◆ **YOUR TASK**: Copy each line below in which the string "that" occurs.

◆ **RECORDS SUPPLIED**:
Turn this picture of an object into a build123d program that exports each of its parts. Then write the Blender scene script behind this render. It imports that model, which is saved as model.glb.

* * *

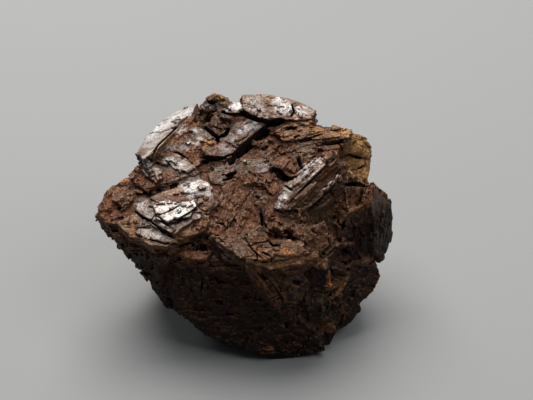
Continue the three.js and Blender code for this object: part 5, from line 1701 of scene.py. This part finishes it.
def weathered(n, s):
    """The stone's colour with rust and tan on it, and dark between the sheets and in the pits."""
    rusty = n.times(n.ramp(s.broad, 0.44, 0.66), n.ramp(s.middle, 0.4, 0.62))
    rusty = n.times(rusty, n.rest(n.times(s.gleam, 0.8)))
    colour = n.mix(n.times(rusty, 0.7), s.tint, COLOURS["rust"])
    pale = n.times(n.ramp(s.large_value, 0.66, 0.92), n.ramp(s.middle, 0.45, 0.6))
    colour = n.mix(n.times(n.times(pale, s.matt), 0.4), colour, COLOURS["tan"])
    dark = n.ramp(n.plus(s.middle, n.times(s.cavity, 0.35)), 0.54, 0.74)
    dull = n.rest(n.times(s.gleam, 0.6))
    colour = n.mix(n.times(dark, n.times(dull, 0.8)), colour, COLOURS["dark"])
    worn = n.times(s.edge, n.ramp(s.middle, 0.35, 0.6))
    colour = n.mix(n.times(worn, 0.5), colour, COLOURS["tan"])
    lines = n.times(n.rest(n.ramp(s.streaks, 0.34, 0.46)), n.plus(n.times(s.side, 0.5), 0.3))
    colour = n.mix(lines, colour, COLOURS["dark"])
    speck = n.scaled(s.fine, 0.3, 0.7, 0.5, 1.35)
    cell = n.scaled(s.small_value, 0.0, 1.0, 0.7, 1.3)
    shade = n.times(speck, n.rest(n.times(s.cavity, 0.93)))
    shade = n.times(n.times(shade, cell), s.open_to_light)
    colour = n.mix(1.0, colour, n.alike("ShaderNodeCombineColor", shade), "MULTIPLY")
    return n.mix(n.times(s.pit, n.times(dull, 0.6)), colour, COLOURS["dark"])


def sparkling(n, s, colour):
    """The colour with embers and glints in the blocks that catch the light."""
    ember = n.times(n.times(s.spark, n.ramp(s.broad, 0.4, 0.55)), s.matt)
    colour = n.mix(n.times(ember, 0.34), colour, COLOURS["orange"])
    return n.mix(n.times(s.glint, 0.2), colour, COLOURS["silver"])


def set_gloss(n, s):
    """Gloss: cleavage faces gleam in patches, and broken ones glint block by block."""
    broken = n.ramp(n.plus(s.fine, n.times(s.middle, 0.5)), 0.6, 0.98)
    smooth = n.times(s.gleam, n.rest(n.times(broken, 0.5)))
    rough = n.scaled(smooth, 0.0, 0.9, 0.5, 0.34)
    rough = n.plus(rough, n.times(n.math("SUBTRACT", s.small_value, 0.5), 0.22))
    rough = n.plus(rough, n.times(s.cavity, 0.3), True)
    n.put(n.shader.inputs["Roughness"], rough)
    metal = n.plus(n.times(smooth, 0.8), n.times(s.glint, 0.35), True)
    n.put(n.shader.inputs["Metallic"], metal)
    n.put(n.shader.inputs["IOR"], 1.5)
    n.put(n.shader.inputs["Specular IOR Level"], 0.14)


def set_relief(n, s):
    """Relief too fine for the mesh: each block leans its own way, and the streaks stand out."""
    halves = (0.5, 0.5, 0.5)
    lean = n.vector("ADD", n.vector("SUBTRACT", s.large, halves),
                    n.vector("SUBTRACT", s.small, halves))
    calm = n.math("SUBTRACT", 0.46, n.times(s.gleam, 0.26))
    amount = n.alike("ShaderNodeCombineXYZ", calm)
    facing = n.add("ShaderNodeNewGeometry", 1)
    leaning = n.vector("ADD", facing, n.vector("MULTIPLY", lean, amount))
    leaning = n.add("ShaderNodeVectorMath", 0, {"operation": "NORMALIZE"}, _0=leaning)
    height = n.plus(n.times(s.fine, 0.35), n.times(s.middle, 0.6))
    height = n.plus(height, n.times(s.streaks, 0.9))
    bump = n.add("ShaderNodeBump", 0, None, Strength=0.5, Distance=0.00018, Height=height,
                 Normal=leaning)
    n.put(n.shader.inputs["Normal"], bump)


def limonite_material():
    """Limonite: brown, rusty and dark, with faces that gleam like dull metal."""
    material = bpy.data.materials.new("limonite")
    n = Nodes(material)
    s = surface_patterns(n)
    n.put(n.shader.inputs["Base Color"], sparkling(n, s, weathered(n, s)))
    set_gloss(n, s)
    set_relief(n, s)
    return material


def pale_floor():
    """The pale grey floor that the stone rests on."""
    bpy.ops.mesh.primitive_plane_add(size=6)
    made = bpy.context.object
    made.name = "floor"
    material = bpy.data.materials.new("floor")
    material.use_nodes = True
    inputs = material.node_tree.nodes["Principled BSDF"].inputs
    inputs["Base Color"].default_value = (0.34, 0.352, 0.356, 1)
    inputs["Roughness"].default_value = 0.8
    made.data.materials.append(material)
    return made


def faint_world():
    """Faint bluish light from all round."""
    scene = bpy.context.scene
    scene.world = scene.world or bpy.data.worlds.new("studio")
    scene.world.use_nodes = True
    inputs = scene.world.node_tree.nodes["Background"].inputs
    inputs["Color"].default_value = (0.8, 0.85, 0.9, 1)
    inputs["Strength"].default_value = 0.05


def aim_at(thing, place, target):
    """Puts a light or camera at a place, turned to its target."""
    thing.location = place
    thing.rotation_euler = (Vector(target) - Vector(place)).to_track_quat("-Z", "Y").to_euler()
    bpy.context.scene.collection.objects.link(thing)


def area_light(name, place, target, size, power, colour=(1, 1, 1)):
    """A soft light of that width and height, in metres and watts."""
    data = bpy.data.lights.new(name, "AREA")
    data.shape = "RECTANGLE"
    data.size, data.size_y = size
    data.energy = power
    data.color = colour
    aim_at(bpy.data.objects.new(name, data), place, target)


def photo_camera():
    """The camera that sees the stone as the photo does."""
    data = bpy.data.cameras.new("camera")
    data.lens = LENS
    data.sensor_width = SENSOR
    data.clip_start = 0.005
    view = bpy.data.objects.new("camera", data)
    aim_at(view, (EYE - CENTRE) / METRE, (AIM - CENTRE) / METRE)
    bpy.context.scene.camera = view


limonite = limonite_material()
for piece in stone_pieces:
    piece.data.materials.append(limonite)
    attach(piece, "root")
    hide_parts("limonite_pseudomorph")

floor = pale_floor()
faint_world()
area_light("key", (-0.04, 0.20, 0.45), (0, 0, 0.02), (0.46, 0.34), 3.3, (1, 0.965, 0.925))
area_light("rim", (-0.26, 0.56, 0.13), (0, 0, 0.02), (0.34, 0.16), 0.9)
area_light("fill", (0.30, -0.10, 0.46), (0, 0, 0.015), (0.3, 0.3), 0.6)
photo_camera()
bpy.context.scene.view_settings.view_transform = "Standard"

◆ **WORKED SOLUTION**:
Turn this picture of an object into a build123d program that exports each of its parts. Then write the Blender scene script behind this render. It imports that model, which is saved as model.glb.
    """The colour with embers and glints in the blocks that catch the light."""
    """Limonite: brown, rusty and dark, with faces that gleam like dull metal."""
    """The pale grey floor that the stone rests on."""
    """A soft light of that width and height, in metres and watts."""
    """The camera that sees the stone as the photo does."""